For a complete implementation of GRPO, including validation, checkpointing, memory movement, and the data processing steps not detailed here, see grpo_train.

TypedDict and Configuration Defaults#

In NeMo RL, we use YAML files for configuration and load them with omegaconf into a recursive dict. Within the codebase, the root dict and sub-dicts are typed with TypedDict subclasses to provide type hints when accessing attributes. This allows our type checker to validate if an undocumented attribute is accessed when not present in the TypedDict subclass, or to identify an incompatible type.

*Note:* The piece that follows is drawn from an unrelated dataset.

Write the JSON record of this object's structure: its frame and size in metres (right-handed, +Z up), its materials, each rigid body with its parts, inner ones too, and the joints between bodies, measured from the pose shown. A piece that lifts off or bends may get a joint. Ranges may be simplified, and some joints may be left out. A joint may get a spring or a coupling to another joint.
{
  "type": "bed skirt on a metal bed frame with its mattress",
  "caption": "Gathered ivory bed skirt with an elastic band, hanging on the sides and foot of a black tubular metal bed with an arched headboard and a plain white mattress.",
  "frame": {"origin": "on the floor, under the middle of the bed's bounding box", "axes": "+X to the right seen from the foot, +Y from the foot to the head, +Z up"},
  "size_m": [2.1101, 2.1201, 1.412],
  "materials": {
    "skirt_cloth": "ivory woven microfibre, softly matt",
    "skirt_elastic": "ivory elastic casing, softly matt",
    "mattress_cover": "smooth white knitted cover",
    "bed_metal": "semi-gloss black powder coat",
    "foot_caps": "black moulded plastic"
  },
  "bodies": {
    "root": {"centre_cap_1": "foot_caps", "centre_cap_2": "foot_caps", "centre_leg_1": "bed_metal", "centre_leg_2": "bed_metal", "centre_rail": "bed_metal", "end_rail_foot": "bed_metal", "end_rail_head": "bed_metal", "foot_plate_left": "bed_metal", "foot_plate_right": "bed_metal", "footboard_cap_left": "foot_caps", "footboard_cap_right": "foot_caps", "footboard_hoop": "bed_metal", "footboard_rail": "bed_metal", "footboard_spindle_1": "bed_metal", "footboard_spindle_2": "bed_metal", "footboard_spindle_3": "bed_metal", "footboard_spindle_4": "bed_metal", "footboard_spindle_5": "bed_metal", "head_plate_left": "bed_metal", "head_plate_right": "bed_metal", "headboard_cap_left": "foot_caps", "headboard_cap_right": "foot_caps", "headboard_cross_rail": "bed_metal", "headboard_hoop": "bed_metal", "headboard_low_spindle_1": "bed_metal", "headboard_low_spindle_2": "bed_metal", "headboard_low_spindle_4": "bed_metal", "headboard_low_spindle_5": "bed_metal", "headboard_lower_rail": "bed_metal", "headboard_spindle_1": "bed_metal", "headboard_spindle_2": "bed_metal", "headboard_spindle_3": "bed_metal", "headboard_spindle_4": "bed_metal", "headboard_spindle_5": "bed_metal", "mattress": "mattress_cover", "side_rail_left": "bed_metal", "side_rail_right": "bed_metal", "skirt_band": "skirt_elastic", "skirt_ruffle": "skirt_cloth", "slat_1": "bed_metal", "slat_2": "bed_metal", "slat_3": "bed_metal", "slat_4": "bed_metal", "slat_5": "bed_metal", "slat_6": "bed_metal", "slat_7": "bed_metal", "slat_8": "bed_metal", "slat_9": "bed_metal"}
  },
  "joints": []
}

We chose this design because it’s simple and gives users the flexibility to use older configuration files without encountering errors during config loading due to unexpected attributes, whether obsolete or user defined. While we considered using dataclasses or other structured configuration formats, those approaches introduce more boilerplate and would require config versioning to support loading across different versions of NeMo RL.

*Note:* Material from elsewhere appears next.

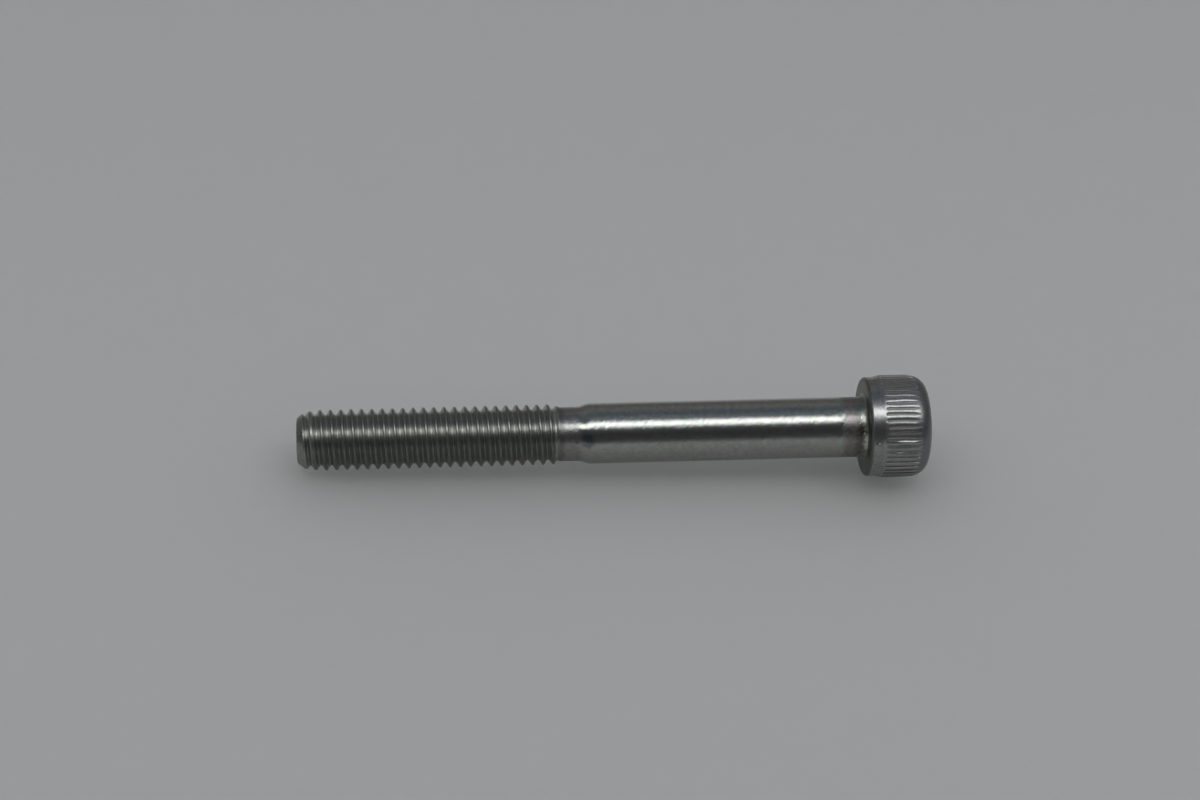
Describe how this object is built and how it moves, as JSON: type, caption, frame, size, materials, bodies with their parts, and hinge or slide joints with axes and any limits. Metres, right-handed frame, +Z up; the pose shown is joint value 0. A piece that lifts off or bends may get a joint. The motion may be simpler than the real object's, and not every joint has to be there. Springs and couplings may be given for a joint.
{
  "type": "hex socket cap screw",
  "caption": "Hex socket cap screw with a straight-knurled cylindrical head, a plain shank and a right-hand thread on the far half, lying on its side.",
  "frame": {"origin": "centre of the bounding box at ground level, under the screw as it lies at rest", "axes": "+X towards the head, -X towards the tip; the screw's centre line rises 2.151 degrees above +X because the head is wider than the thread; +Z up"},
  "size_m": [0.0614, 0.01, 0.0101],
  "materials": {
    "zinc_plate": "bright zinc plate over rolled steel, finely scratched along the shank"
  },
  "bodies": {
    "root": {"cap_screw": "zinc_plate"}
  },
  "joints": []
}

We follow a few design principles regarding configuration:

We forbid defaults in the code, except in limited cases (e.g., alpha features). Defaults should be defined in YAML configuration files. Setting defaults in code makes it difficult to trace where values originate during debugging.
- Forbidden examples include:
  - grpo_config.get("num_prompts_per_step", 32)
  - policy_config.get("model_name", "meta-llama/Llama-3.1-8B-Instruct")
- Acceptable examples:
  - If an attribute is typed typing.NotRequired[...], it is okay for the code to check for absence/None, e.g., assert "milestones" in scheduler_cfg or if "milestones" in scheduler_cfg
All configs under examples/configs/*.yaml are exemplars and should contain the defaults for typing.Required or typing.NotRequired attributes, along with accompanying documentation.
- All configs under examples/configs/recipes/**/*.yaml do not require documentation and are snapshots of functional configurations.
All configs under examples/configs/**/*.yaml should adhere to their TypedDict subclass configuration. Unit tests in tests/unit/test_config_validation.py are run to validate compliance.